Another way to look at those fractions is as the amount of flash vs the amount of ambient light contributing to the image for a "correct" exposure. So at 1/4 power it's 1:4; we are four times more dependent on the ambient exposure, and the ambient exposure's ability to freeze motion is limited by the x-sync SS. The highest x-sync SS I am aware of in a modern DSLR is 1/320 for the D800 (2013). Again, not fast enough.

So how can we make 1/4 power "enough" for a correct exposure while not being dependent on the ambient exposure? First, we have to "kill the ambient exposure" by reversing the equation...the flash has to be our primary light source. Seems easy enough, just reduce the aperture or ISO right? Again, no. The problem is, as we reduce the ambient exposure we become more dependent on the flash and that means we need *more* flash power, the opposite of what we want to achieve.

There are a couple of ways to make the flash more powerful without increasing it's output... One is by placing the flash closer to the subject.

Alternatively we could add more flash units to the exposure with all of them set at 1/4 power. That works if you have enough units, or you combine the two; multiple flashes closer to the subject until you get a combination with an acceptably fast T.1 time. This is how most high speed photography (i.e. water drops) is accomplished.

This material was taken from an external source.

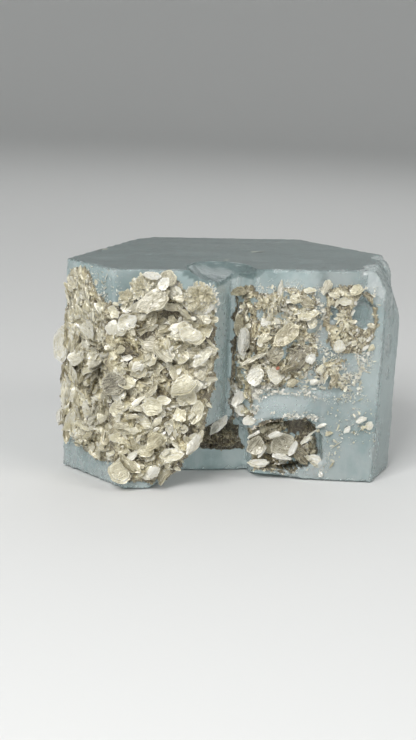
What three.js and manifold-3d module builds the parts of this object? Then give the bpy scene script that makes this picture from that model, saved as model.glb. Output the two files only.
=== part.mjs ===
// An aquamarine crystal with muscovite mica grown on its prism faces.
//
// Millimetres, +Z up along the crystal's long (c) axis. The origin lies on the flat base, on the
// crystal's axis. -Y is the mica-covered front, +X is the bare right-hand side.
//
// The beryl is one solid: a broad hexagonal prism with a flat top, a second crystal grown
// parallel to it as a step on the left of the front, and a V-shaped groove where they meet.
// Each mica cluster is one solid too: a thin crust with flat plates standing out of it.

import * as THREE from "three";
import { ConvexGeometry } from "three/addons/geometries/ConvexGeometry.js";
import { mergeVertices } from "three/addons/utils/BufferGeometryUtils.js";
import Module from "manifold-3d";

const wasm = await Module();
wasm.setup();

// ---------------------------------------------------------------- driving dimensions

const HEIGHT = 51; // base to top face
const GAP = 0.3; // clearance between the beryl and the mica on it
const CLEARANCE_TURNS = [30, 90, 150, 210, 270, 330]; // directions in which it is kept, in plan
const TINY = 0.01; // detail smaller than this is merged away

// Prism faces: the direction that each one looks in, and how far it stands from the axis.
const LEFT_TURN = 210;
const LEFT_DISTANCE = 40.64;
const FRONT = 26;
const PRISM_FACES = [
  { turn: -90, distance: FRONT },
  { turn: -30, distance: 43.6 },
  { turn: 0, distance: 41.1 },
  { turn: 30, distance: 36.3 },
  { turn: 90, distance: 28.5 },
  { turn: 150, distance: 28.64 },
  { turn: LEFT_TURN, distance: LEFT_DISTANCE },
];
const FACE_SLOPE = Math.tan(THREE.MathUtils.degToRad(30)); // how the slanting faces run in plan
const SHOULDER_HEIGHT = 37; // where the right-hand edge swells most
const SHOULDER_SWELL = 1.7;

// The left crystal: its front leans out towards the foot.
const STEP_FRONT_TOP = 28.5;
const STEP_FRONT_FOOT = 34;
const STEP_FLANK = 9; // distance of its right flank, which looks towards -30 degrees

// Groove between the two crystals, in plan, from the top down to the arch.
const GROOVE_DEPTH = 20; // distance of its floor from the axis
const GROOVE_FLOOR_LEFT = -1.2;
const GROOVE_FLOOR_RIGHT = 0.3;
const GROOVE_BOTTOM = 11;
const GROOVE_REACH = 12; // how far the cut runs forward of the floor

// Arch-shaped hollow under the groove, between the feet of the two crystals: where its sides
// stand at each height along its back. The left side slants forward as the flank above it does.
const ARCH_BACK = 17.6;
const ARCH_REACH = 20;
const ARCH_LEVELS = [
  { z: -1, left: -11.8, right: 4.6 },
  { z: 5, left: -10.6, right: 4.8 },
  { z: 10.5, left: -8, right: 3.8 },
  { z: 13.8, left: -4.4, right: 1.8 },
];

// Hollow in the lower right, which holds the large flakes.
const RECESS_BACK = 22.5;
const RECESS_REACH = 20;
const RECESS = [[4, 3.4], [4, 12], [9, 14.2], [18.4, 14.2], [21.2, 10.6], [21.6, 4.8], [13, 2]];

// The right-hand front bulges a little beyond its flat face.
const FRONT_SWELL = [
  [9, -25, 0], [16.5, -26.8, 0], [33.2, -30, 0], [40.9, -16, 0], [30, -20, 0],
  [35.2, -26, 30], [20, -25.6, 22], [12, -25.6, 9], [34, -24, 30],
];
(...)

Here is a photo of a hummingbird using two flashes at a lower power setting. Note how much less wing blur has been recorded even though a slower SS was used (180th vs 200th). 

Photo by Bill Gracey

Here are two water drop photos taken at different power settings by moving the flash closer.

Photo by Jeff McBride

And here is an article with excellent examples of water drop photography and flash T.1 times.

But neither option is very feasible with many moving subjects.

For many moving subjects the only option we really have that will allow us to use flash and also freeze motion is high speed sync (HSS, "FP" in Nikon speak). Once again we are dependent on the ambient light and we have to have enough of it that it allows us to use a SS fast enough to freeze the motion...a SS above x-sync. In order to get a proper flash exposure above x-sync the flash fires many smaller/faster outputs. This means it's not as powerful and it won't go as far... HSS eats flash power.

There is one other option and that is to use a camera with a "Leaf" or "Diaphram" shutter. These shutters open entirely exposing the sensor/film all at once instead of the "moving window opening" of a DSLR's focal plane shutter. Some film cameras use lenses with leaf shutters and they are very expensive. But here's the good news: many compact cameras use some form of leaf/diaphram shutter and will sync up to 1/4000th (some even higher).

I suppose I should also mention cameras with an electronic shutter. This is not very common with todays CMOS sensors as it requires a lot of extra electronics and processing, or it results in a "rolling" shutter which reduces image quality. A CCD sensor with an electronic shutter does not have these issues...the old Nikon D70 is an example of one of these.